The concern to U.S. refiners is, of course, whether they can continue maintaining positive margins at current crude prices.

Generally, if crude prices rise, refiners adjust by passing costs down the line; product prices for gasoline and diesel tend to increase to compensate and maintain margins. 

For the week ended March 6, Gulf Coast’s benchmark Light Louisiana Sweet 3-2-1 crack spread stood at $20.76 bbl, down 28% decline from the prior week.

Regional spot markets experienced a recalibration recently, with CBOB and ULSD differentials initially dipping on cycle changes before roaring back as waterborne export demand intensified.

Chicago CBOB basis surged by 8 cents as regional inventories hit multi-year lows. California and Pacific Northwest markets saw the biggest moves, with spot gasoline premiums surging to push retail averages past $5.20 in some zones.

Another immediate concern for U.S. refiners is balancing feedstock availability against their highly specialized, capital-intensive infrastructure.

Saudi Arabia and Iraq supplied U.S. refiners with roughly 520,000 bpd and 154,000 bpd, respectively, in 2025, according to the U.S. Energy Information Administration.

While there’s talk that the Iran war might end sooner than the 4-5-week timeline given by the U.S., supply from the Middle East is still being throttled. Only two crude or refined product tankers reportedly exited the Persian Gulf on Sunday (3/8) – versus the typical daily average of 35 – as Iran continued to blockade the Strait of Hormuz where some 21 million bpd of petroleum liquids pass.

The Hormuz blockade effectively severs these primary import channels, forcing these refiners to pivot to Western Hemisphere and domestic sources to mitigate the shortfall.

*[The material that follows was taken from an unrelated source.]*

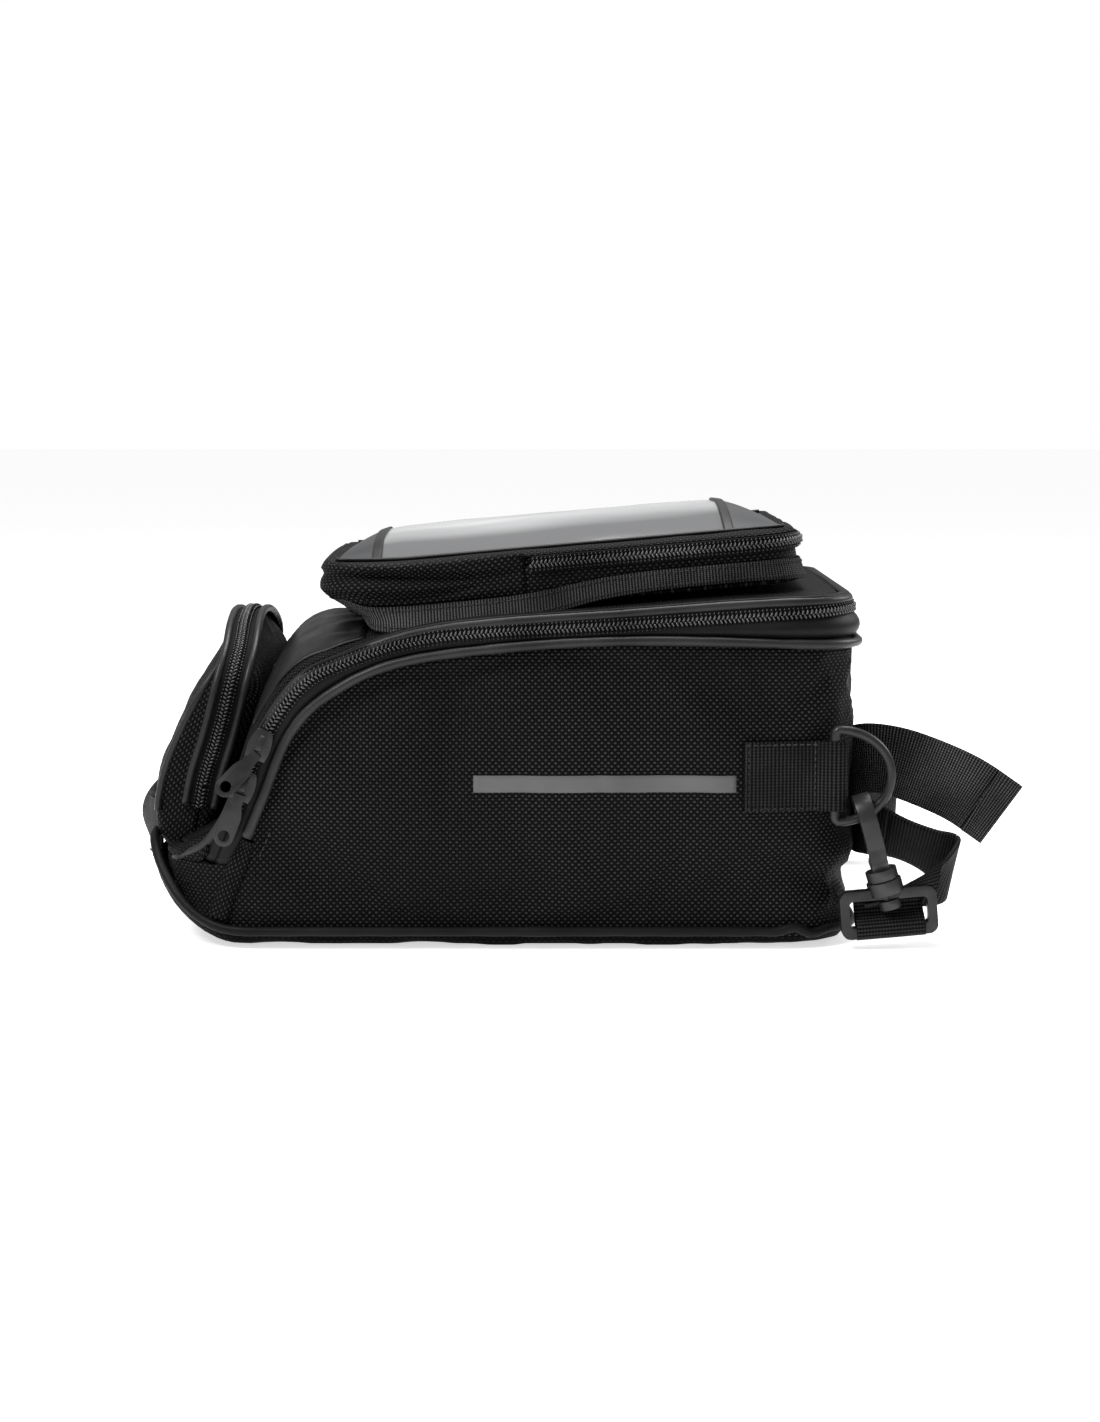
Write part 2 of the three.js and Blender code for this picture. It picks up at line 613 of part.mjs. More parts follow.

Roughly 70% of U.S. refining capacity is engineered to run most efficiently on heavier, sour crudes, which are traditionally imported. If the blockade forces a sustained reduction in these heavy imports, U.S. refiners cannot simply substitute domestic light, sweet shale oil without incurring significant efficiency losses.

Theoretically, cushion could emerge if Venezuela’s production intensified, as its output is now under White House custodianship. Venezuela’s heavy, sour crude is ideal for U.S. Gulf Coast refineries, but scaling its approximately 900,000 bpd output requires tens of billions in investment.

Furthermore, the Trump administration’s recent easing of Russian crude sanctions aims to stabilize global prices, providing the broader market with needed relief rather than directly supplying U.S. refiners.

Without adequate sour crude, feeding light, sweet crude into systems built for heavy feedstock could lead to severe bottlenecks in light-ends distillation, leaving expensive assets like cokers and hydrocrackers critically underutilized. The mismatch effectively reduces the operational throughput of a refinery, meaning a plant designed for 300,000 bpd may be constrained to significantly lower levels when forced to process a suboptimal crude slate.

U.S. crude oil refinery inputs averaged 15.8 million bpd for the week ended February 27, with facilities operating at 89.2% of their operable capacity.